[Start]

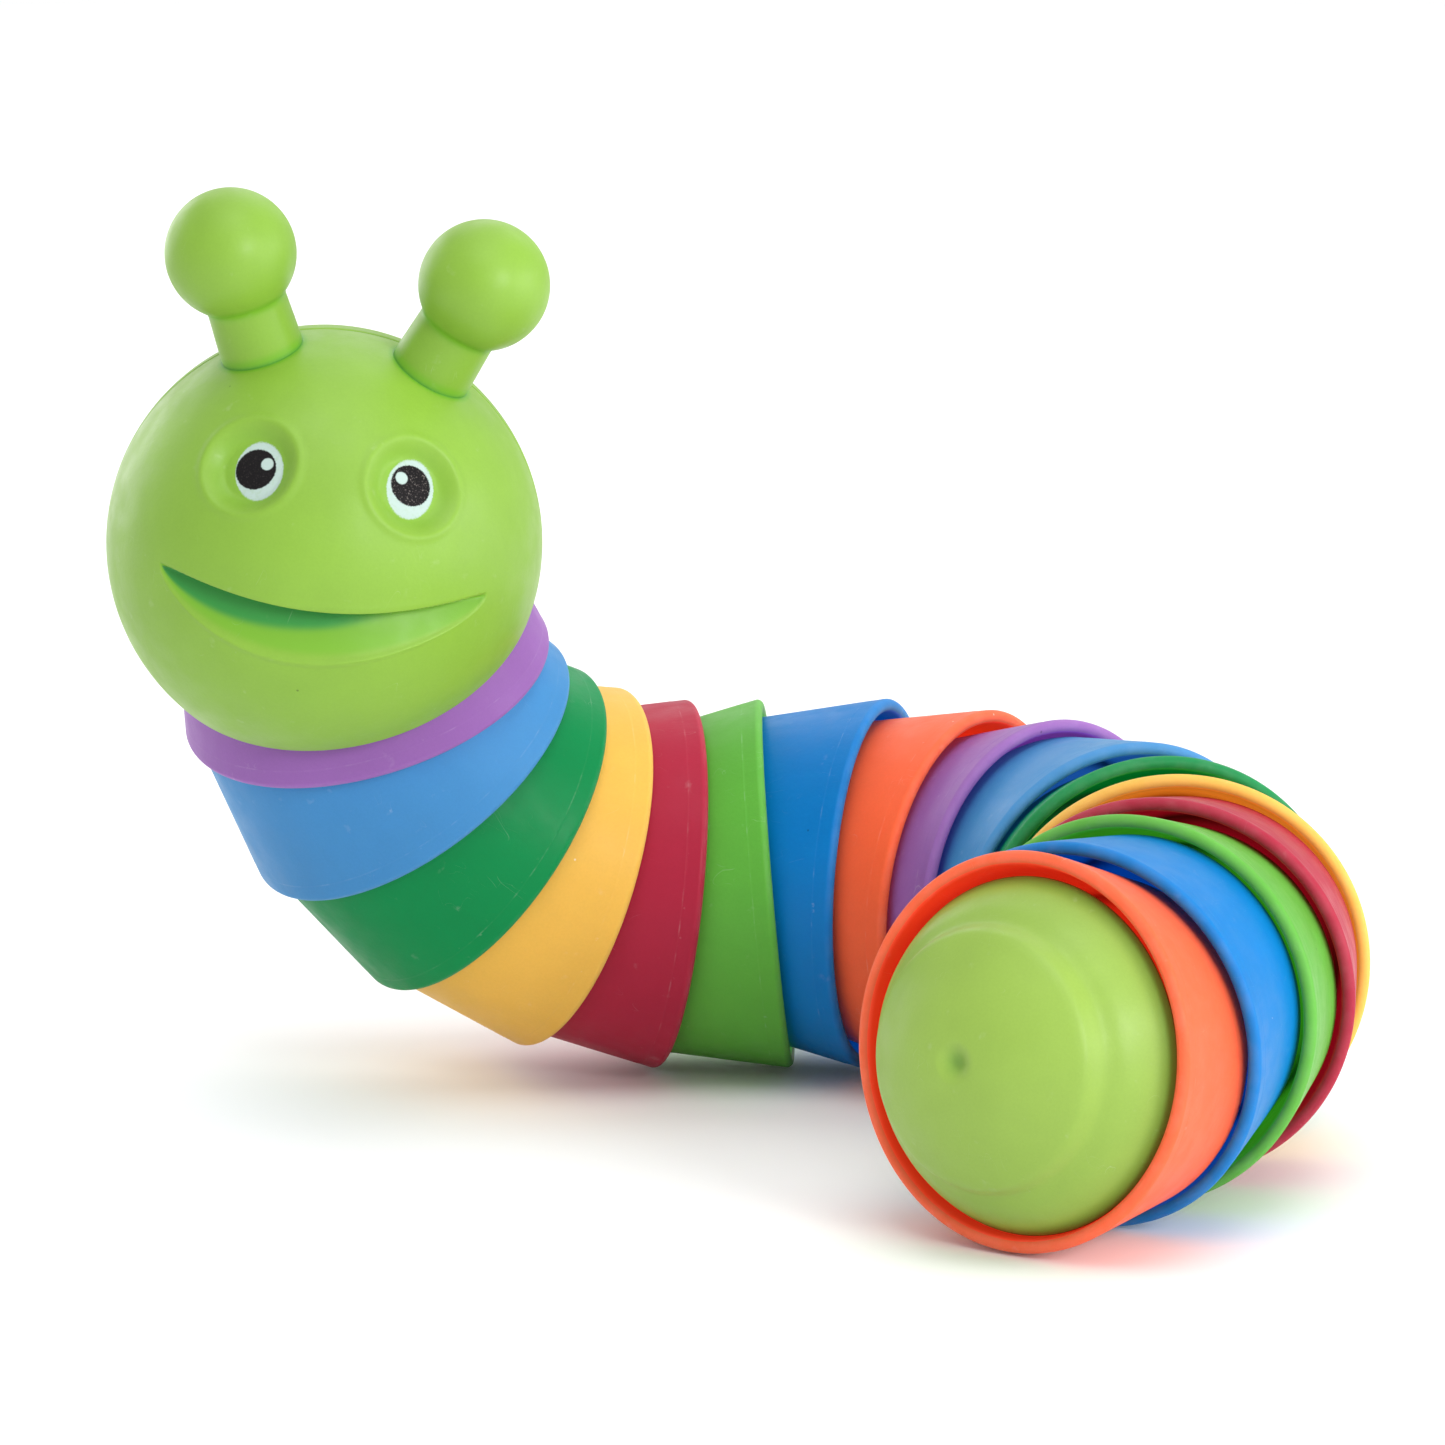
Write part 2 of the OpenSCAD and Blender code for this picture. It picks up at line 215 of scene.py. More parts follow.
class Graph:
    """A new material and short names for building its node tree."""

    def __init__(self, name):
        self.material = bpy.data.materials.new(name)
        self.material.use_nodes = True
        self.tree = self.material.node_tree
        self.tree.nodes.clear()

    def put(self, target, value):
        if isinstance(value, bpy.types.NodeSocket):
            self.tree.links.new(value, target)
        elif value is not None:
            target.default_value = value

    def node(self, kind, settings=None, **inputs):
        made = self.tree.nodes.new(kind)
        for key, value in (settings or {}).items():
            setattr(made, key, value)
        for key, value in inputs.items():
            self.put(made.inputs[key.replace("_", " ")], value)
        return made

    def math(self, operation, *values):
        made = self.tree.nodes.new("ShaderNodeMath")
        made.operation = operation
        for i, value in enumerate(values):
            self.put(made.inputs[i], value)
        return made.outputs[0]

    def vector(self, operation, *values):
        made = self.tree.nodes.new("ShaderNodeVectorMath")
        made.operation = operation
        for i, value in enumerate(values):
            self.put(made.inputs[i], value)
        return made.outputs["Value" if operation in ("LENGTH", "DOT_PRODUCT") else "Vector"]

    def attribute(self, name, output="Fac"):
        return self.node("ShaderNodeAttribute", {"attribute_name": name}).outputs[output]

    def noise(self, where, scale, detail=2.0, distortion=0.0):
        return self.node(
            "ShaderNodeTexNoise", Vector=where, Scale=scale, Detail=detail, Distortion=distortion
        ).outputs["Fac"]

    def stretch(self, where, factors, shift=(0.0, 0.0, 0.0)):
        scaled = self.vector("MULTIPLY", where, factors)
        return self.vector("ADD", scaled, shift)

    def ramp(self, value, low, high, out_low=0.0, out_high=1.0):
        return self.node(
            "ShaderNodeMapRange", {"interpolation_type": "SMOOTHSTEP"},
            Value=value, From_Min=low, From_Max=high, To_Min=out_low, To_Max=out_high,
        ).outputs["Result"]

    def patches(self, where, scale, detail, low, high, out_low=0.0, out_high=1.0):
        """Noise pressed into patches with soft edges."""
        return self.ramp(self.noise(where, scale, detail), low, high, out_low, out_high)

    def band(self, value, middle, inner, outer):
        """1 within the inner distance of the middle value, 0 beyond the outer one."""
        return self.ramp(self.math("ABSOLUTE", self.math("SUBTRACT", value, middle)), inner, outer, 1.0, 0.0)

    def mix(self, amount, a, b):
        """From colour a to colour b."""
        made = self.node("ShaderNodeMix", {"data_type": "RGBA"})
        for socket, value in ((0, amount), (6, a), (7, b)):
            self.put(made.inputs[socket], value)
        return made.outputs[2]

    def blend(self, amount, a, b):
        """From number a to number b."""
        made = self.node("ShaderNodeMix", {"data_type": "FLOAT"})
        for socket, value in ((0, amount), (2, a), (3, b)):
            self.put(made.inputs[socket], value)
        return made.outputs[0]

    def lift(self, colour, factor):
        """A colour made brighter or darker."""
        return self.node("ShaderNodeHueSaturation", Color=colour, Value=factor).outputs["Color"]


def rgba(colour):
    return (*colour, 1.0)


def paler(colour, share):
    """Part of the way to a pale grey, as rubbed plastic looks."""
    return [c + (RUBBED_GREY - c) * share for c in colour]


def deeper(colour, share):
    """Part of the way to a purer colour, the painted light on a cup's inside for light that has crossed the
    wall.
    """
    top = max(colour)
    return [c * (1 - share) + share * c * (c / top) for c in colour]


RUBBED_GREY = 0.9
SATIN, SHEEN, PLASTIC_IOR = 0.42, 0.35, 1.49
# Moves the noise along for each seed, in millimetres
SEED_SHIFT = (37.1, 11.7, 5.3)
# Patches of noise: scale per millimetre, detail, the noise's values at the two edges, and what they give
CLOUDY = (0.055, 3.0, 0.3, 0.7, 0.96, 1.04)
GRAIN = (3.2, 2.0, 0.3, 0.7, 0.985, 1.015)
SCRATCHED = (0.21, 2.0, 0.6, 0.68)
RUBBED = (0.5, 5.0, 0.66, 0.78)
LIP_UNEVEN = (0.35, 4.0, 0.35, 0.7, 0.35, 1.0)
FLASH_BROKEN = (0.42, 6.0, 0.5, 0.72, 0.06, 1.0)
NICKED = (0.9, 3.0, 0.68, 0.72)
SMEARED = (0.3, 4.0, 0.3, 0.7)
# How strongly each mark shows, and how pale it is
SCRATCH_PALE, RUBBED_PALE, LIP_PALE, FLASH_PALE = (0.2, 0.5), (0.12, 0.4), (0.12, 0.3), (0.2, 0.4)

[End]

EXERCISE PROMPT
Begin with the first line of the data above and, please, print each line exactly until you have printed the line containing "new material and"; print nothing else.

RESPONSE
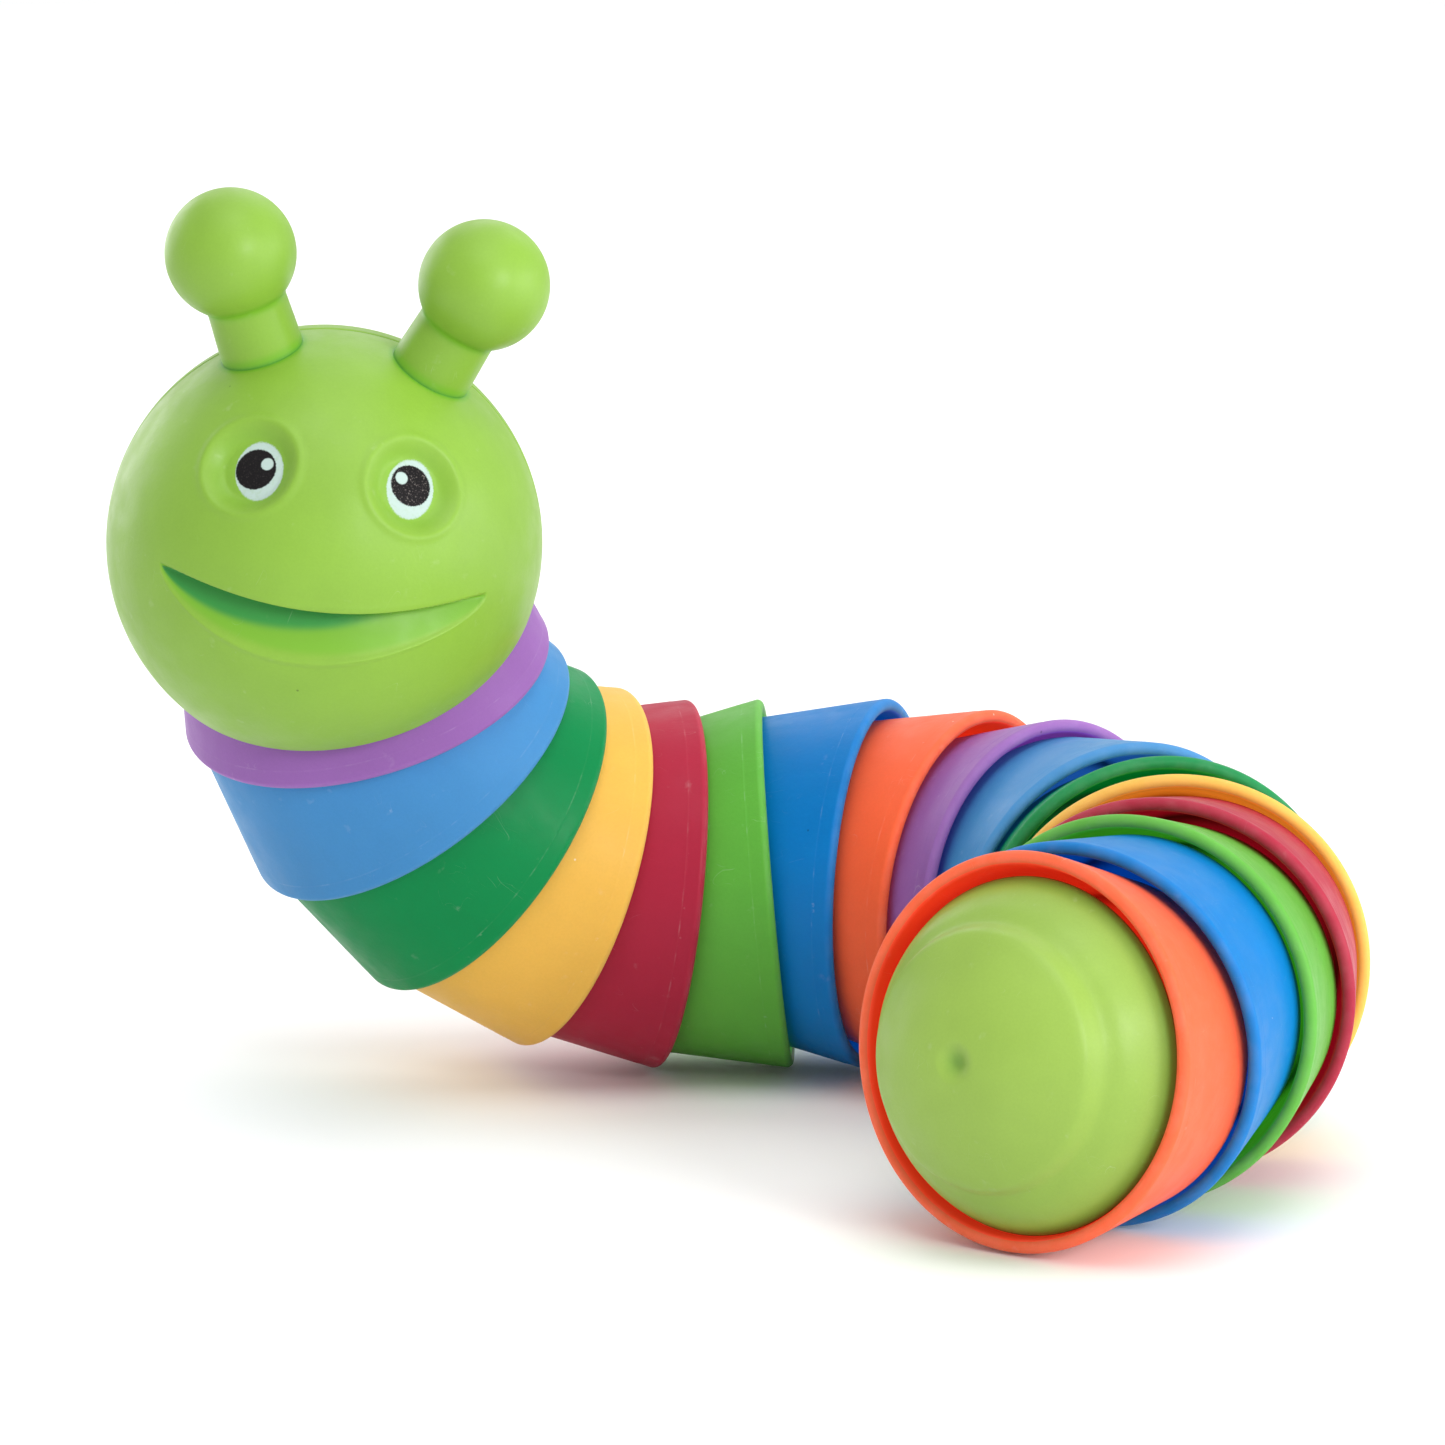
Write part 2 of the OpenSCAD and Blender code for this picture. It picks up at line 215 of scene.py. More parts follow.
class Graph:
    """A new material and short names for building its node tree."""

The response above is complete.